『王妃の離婚』
2012年 02月 13日私、個人的には、これが世界の3悪法だと、思っている。
人間、ルールを厳しくしすぎれば、絶対抜け道を考えたり、守らなかったり、裏でこっそりしかも、うんと高値をつけてやってたり。
そんなものだと。
人間がやるいろんな悪いこと。
それをひとつひとつ、悪いことだからやっちゃだめと、キリスト教では諭していて、禁止してるわけだけど、盗みや強姦、は、悪いことと納得できるとしても、離婚や同性愛の禁止は、やっぱり無理がある。んじゃないかと。
男女は結婚して仲良くしないさいとか、簡単に仲たがいしたり、喧嘩したり、別れたりしちゃだめだよっとか。愛の行為は、子孫を作るためのものだから、同性同士ではだめだとか。
でも、結婚しても、若いころの選択は間違うものだし、人の気持ちは変わるものだし、生まれつき同姓にしか関心がもてないとかいう、そういうものは、やっぱり、どうにも禁止しきれるものでもないし。
どうも、もう少し融通を利かせるべきものでは。と、思う。
まして、親や他人からの強制での結婚なんて、本人の意思じゃないものなら、なおさら。
この物語の離婚劇も、すごく真面目で真剣に描かれてはいるものの、そして、その描写はすごく面白くはあったけれど、読み終わってつらつら考えてみれば、すこぶる滑稽で、ばかばかしいことこの上ない。
所詮夫婦にしかわかりえない性交渉の真実を、やったのやらないのと、だいの大人が、それも、世間的に重要な職務についてる人たちが、大真面目で、やってるんだから、あほらしいったらありゃしない。
まして、後継ぎが必須の王族同士の結婚で、一夫一婦制で、しかも、離婚禁止というのは、無理がありすぎる。
そのせいで、イギリスのヘンリー8世は、次々と自分の妃を殺さなきゃならなくて、その挙句、もうそんなことは無理だったことに気がついて、とうとうローマカソリック教を脱退して、イギリス国教会を作っちゃったくらい。
そんな陳腐な話をとうとうと書いてあるこの小説は、だから、大人にはすごく面白いんだと、思うし、笑えることもこの上ない。
ルール作りや、法作りは、かくも難しく、人間を諭すのは、本当に容易じゃない。
さらには、国家的政治的理由のために、夫婦のプライバシーまで明かし、個人の恥辱もプライドもすべて犠牲にしていかなければならない王族というのは、本当に因果な職業だなぁと、思う。

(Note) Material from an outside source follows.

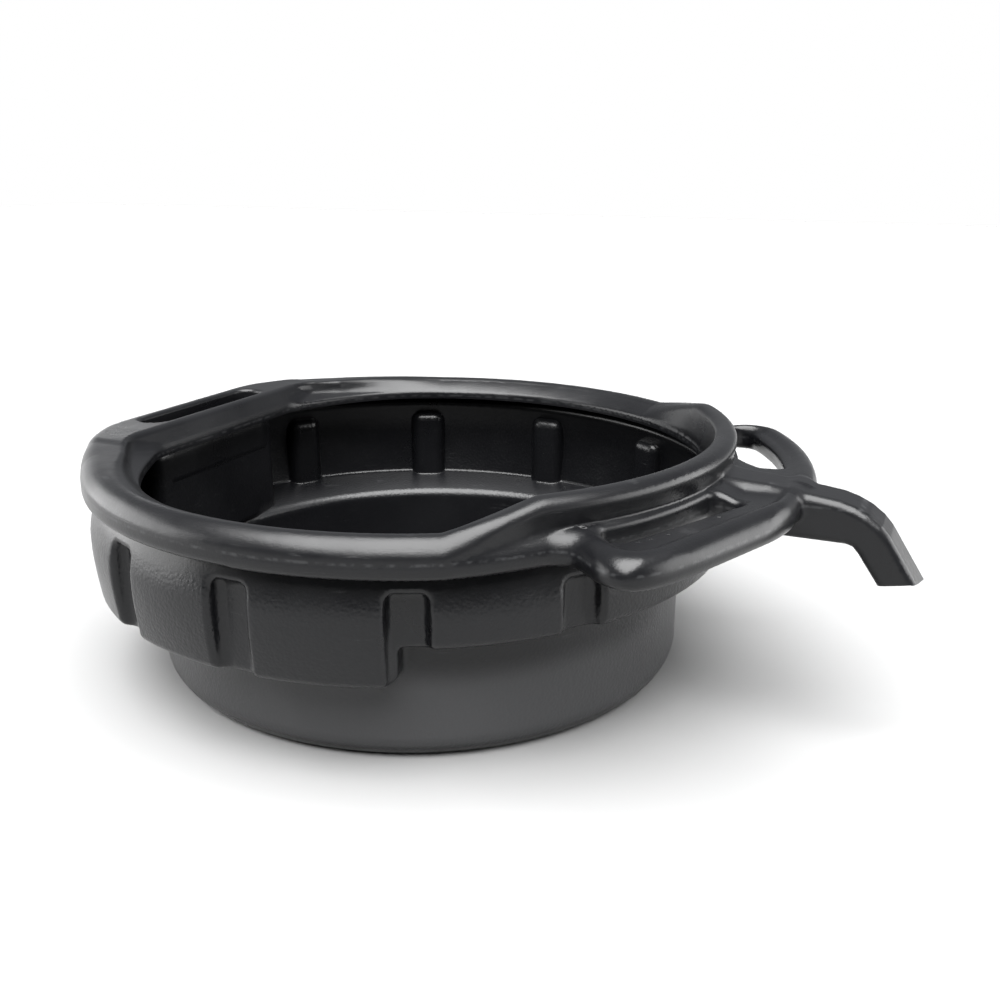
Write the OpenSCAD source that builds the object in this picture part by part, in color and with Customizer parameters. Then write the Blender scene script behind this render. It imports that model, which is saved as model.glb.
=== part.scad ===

そういえば、マリーアントワネットも、出産は、貴族全員の見守る中でやっていたっけ。
それにしたって、キリスト教の離婚禁止さえなければ、ただの性格の不一致とかくらいでも、離婚できるであろうに、こんなめにあわされてもそれでもなお、彼らがキリスト教をやめないのはなぜだろう。
ところで、こんな昔からヨーロッパには、大学があったのですね。
このころから存在しているパリ大学。
西洋の大学の歴史の古さ。
とてもじゃないけど、たかだか100年くらいの歴史しかない日本の大学が、世界ランキングにまずはいれなくて、ちゃっちいのは、もう、無理もないのだと、納得でした。
でもその立派な大学で、こんなばかばかしい離婚裁判をやる人材を必死に育てていたわけだから、さらに、ばかばかしいし、笑えます。
以上16世紀末のフランスを舞台に、フランスの国王夫妻の離婚劇を描いた物語でした。